The park on Galveston island is also home to a lot of birds, many of which I had seen before, but this Scissortail flycatcher was new to me.  He has an amazing long tail. 
Scissortail Flycatcher
After a few days at home, I started out for Alaska, with a few stops along the way. First up was Canyonlands National Park.  I'd been to Arches before (it's just down the road from Canyonlands) but this was my first time here.  It's quite beautiful in its own way, not as many rock formations, but much wider vistas. I even managed a short hike to Mesa Arch that was described as easy and mostly flat at the Visitor Center, but their flat and my flat are very different.  It seems they think about 150 feet elevation gain is nothing, but then they don't have COPD and hike with an oxygen concentrator.  I'm proud to say that I made it, although for a while I had my doubts.  I even have a photo to prove it!

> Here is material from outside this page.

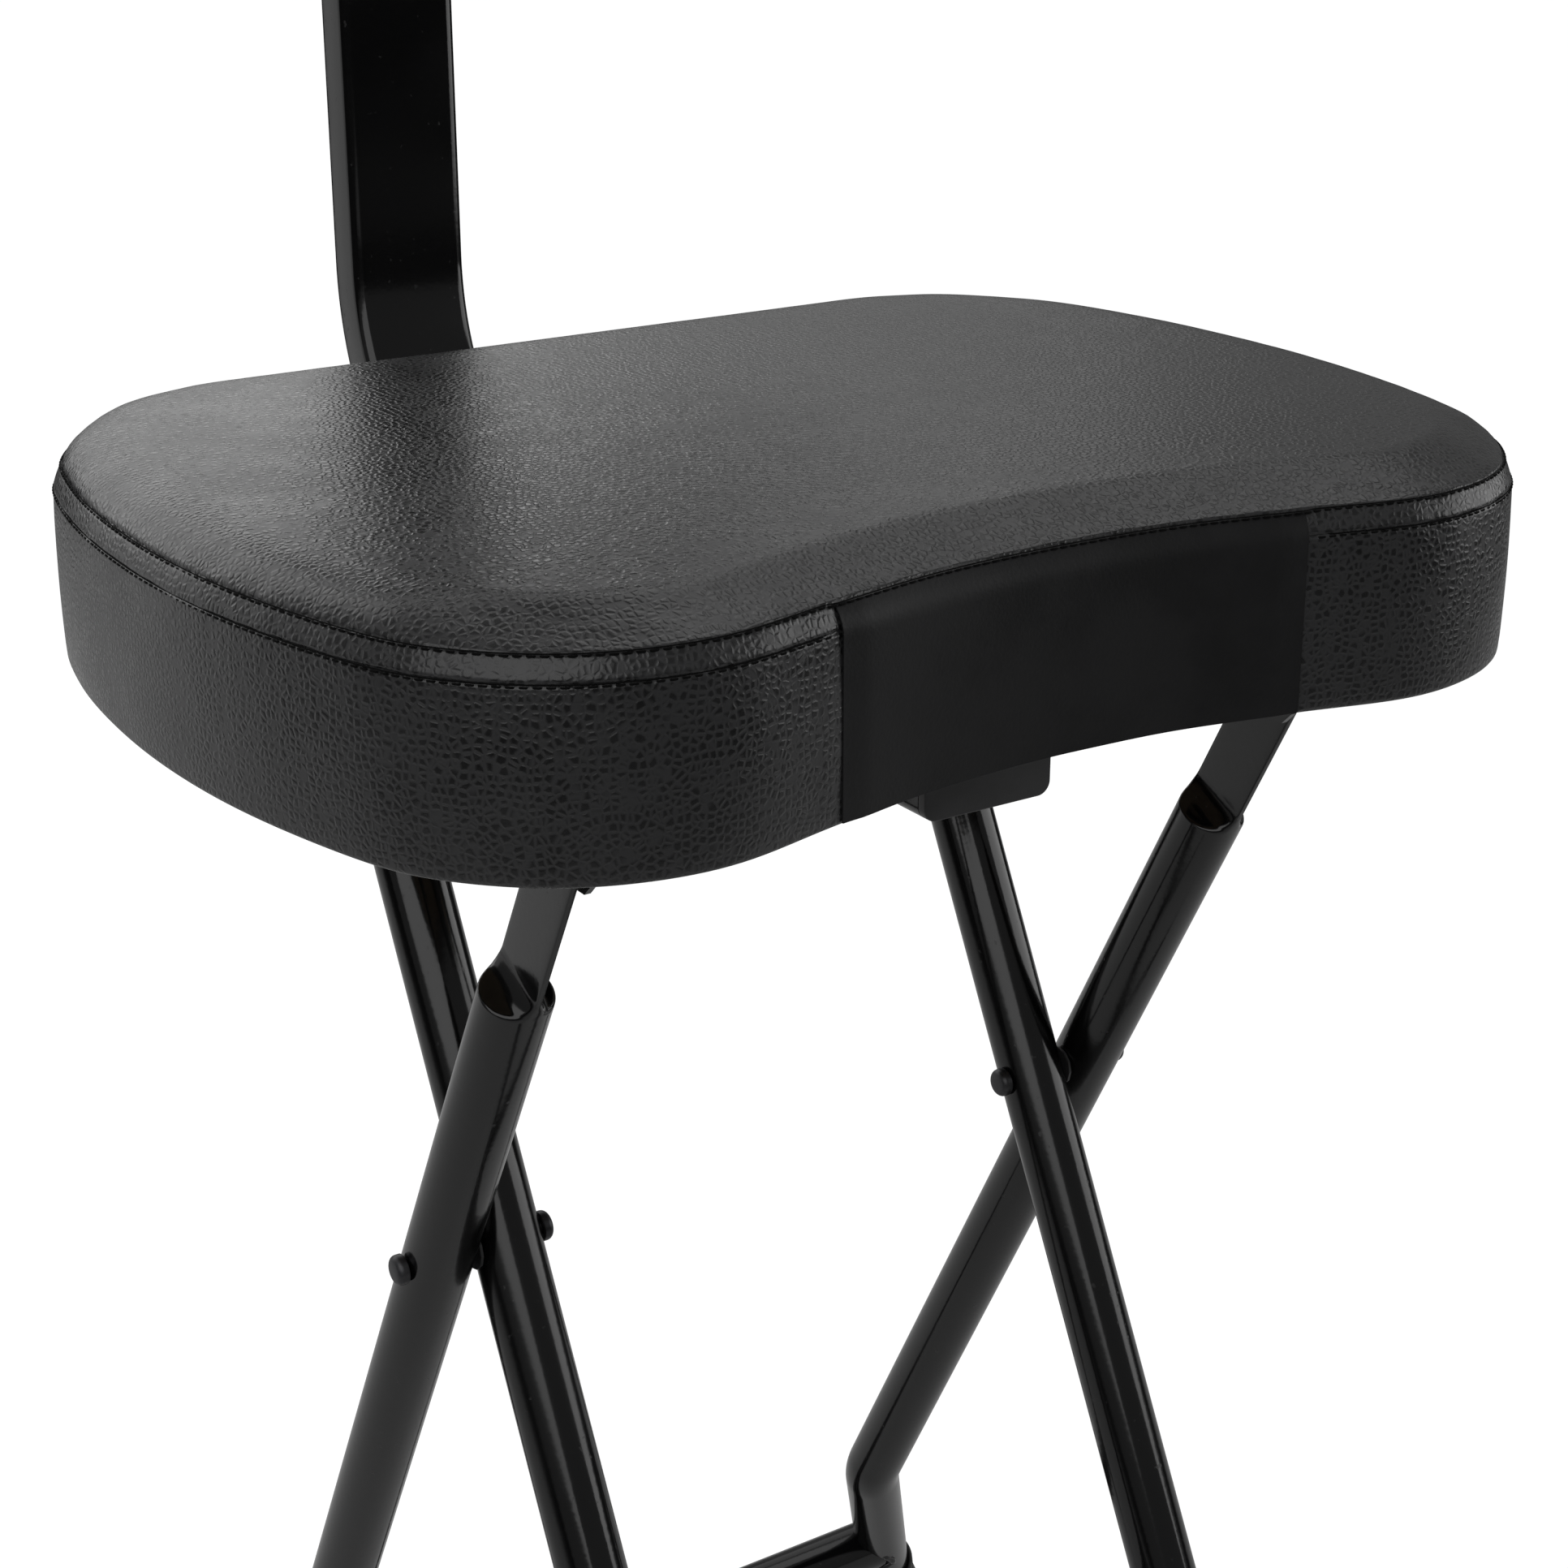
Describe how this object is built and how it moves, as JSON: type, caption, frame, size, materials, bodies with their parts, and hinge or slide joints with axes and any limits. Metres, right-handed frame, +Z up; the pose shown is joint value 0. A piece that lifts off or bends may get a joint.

The thing that surprised me most was that the landscape was grassy instead of desert. I'm not sure if it had recently rained a lot, or if this was its normal appearance. 

I did spend a couple of hours at Arches just to remind myself what it was like.  I also wanted to get my National Parks Passport stamped!  My Seattle grandkids gave it to me two years ago when we were camping at Glacier, and I have been getting it stamped wherever I can. It's fun to look back at the stamps and remember those places. 


Balanced Rock at Arches

Arches
Beautiful formation at Arches
Before I left Utah, there was one  more thing I wanted to see – Dead Horse Point.  It is an overlook of a horseshoe bend in the Colorado River and I'd seen many photos of it, but that's just no substitute for the real thing. So at 7 AM the next morning, I was at the lookout taking the obligatory photos. But really, it was much more; trying to imagine the history of that place was very sad.  Back in time, horses were brought there and left, and because there was no water, they died, thus the name. I'm not sure what the reasoning was, I just know it was a beautiful place with a very sad history.